Coronavirus: Impact on Italy’s E-commerce Product Availability and Prices

This article is part of a series on COVID-19 focusing on how the outbreak is affecting industries. Please note the selected goods data used is through 23 February 2020.

COVID-19 first manifested itself in Italy on 30 January 2020, when two tourists from China tested positive for the virus. Even though the country immediately imposed a ban on flights from China, COVID-19 quickly spread to the north of the country, with the first 16 cases reported on 21 February, making Italy the most affected country in Europe. In order to contain the infection, 11 towns in the Lombardy and Veneto regions were placed under quarantine on 23 February.

E-commerce websites coming under pressure

According to Euromonitor International’s new global e-commerce product and price monitoring platform, Via, from the beginning of February 2020, some – but not all – of the selected product categories began to see small to moderate increases in online out of stock levels. Even though the government did not begin to take aggressive measures to control the spread of COVID-19 until the end of the month, Italian shoppers began to buy more of certain products as soon as it became clear that the virus had arrived in Italy.

Source: Euromonitor Via (1 January – 23 February 2020)

Initial fears of running out of food pushed up sales – as well as online out of stock levels -– for non-perishable food items.
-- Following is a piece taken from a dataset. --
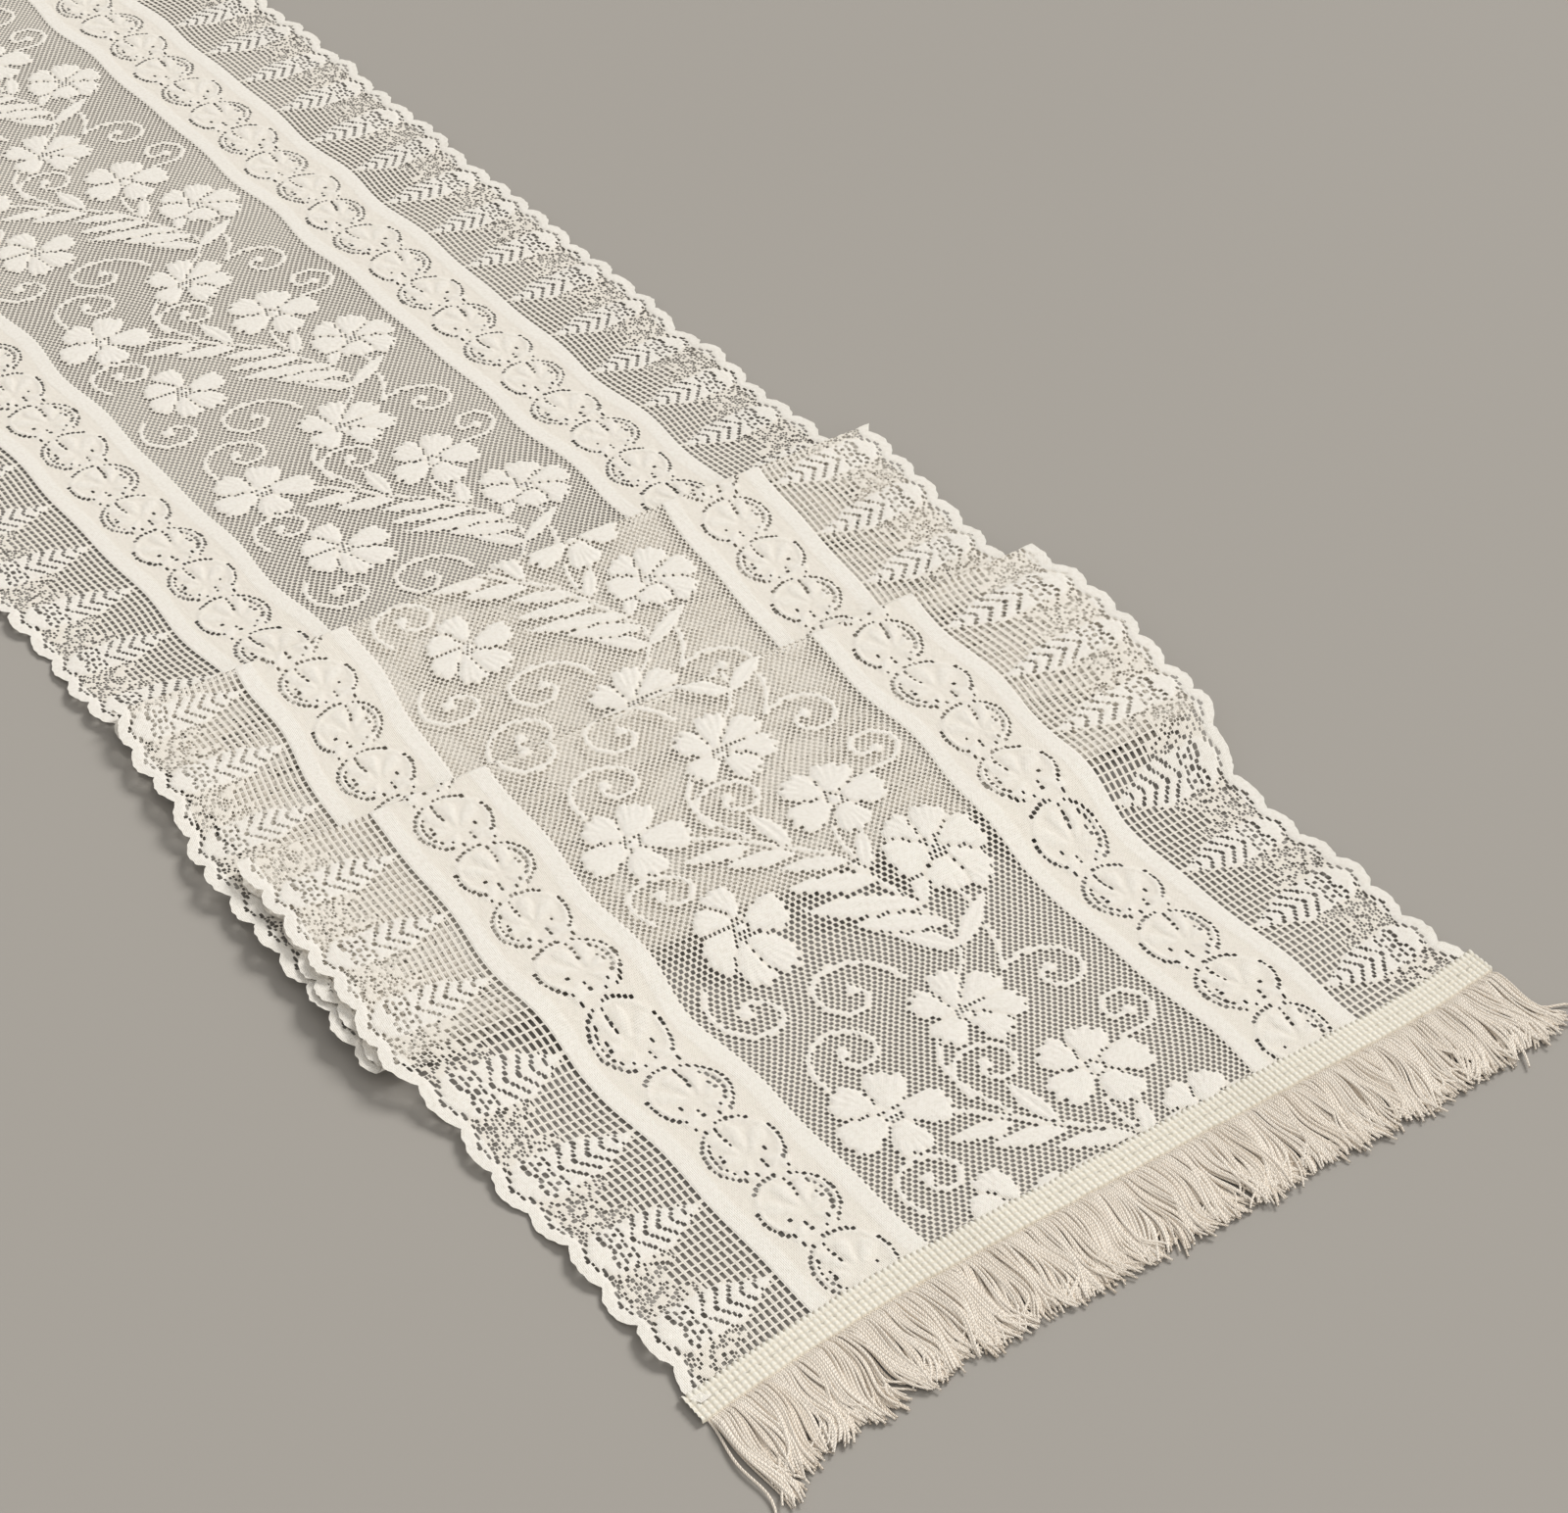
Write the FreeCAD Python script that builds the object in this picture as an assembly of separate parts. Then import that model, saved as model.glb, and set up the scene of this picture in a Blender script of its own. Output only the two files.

Most notably, shelf-stable processed red meat saw its percentage of out of stock items increase from 2.38% at the beginning of the year to 14.29% on 16 February, before falling the following week.

Of non-consumables, non-recycled toilet paper showed a similar pattern to shelf-stable processed red meat as Italian consumers began to stock up on household essentials. The category’s out of stock percentage grew from 2.83% on 5 January to 6.29% on 2 February. While online availability began to improve from 9 February, out of stock levels remained higher at the end of February compared to the beginning of January. All-purpose cleaning wipes also saw a marked increase in online out of stock percentages during the week of 9 February as home hygiene became more important, but bleach remained readily available.

In addition, mobility restrictions and consumers’ desire to avoid as much human contact as possible have led to a general increase in online shopping. As buying groceries online is still not very popular in Italy compared to other European markets, this sudden increase in demand has put pressure on local e-commerce platforms’ ability to fulfill orders.

Growing concerns and uncertainty lead to price nervousness in Italy

As a result of the sudden increase in online shopping and consumers beginning to stock up on non-perishable and essential goods, the median category online prices fluctuated significantly between 1 January and 23 February. For example, the online price of shelf-stable processed red meat experienced notable swings that are closely linked to online availability. As seen in the chart below, median category prices increased from 1 to 9 February alongside a slight increase in online out of stock levels. After falling quickly between 9 and 12 February, median online prices surged to USD8.30 on 14 February, mirroring a similar spike in online out of stock percentages.

Source: Euromonitor Via (1 January – 23 February 2020)

Online price volatility for shelf-stable processed red meat is further underscored by a notable 42.4% difference between the minimum and maximum median category price between 1 January and 23 February 2020. Median online prices for other categories related to COVID-19 preparation and prevention have shown similarly dramatic fluctuations over this same period. For example, home sanitizing and disinfectant products for objects and surfaces experienced strong demand as consumers looked to create a safe and hygienic environment at home. Hence, the 26.1% and 30.1% differences between minimum and maximum median prices for all-purpose cleaning wipes and bleach respectively.

Liquid soap has also been in high demand as hand washing has become a priority to avoid infection. In fact, all product categories under review saw double-digit differences between minimum and maximum median prices between 1 January and 23 February 2020, with further price volatility expected as Italian consumers and e-commerce players face a growing public health crisis.

Source: Euromonitor Via (1 January – 23 February 2020)

Next steps for Italy

While the time period examined in this analysis was just before Italy began its regional and then national quarantine, notable movements in e-commerce product availability and prices through to 23 February 2020 still indicate the impact of the early stages of the COVID-19 outbreak on selected consumer goods. With the entire country now under quarantine, online grocery shopping, which in Italy is still small compared to bricks and mortar independents and grocery chains, is experiencing a sudden boom. In future analysis, the online availability and prices of similar products will be examined to showcase the continued impact the outbreak is having on the Italian consumer goods market.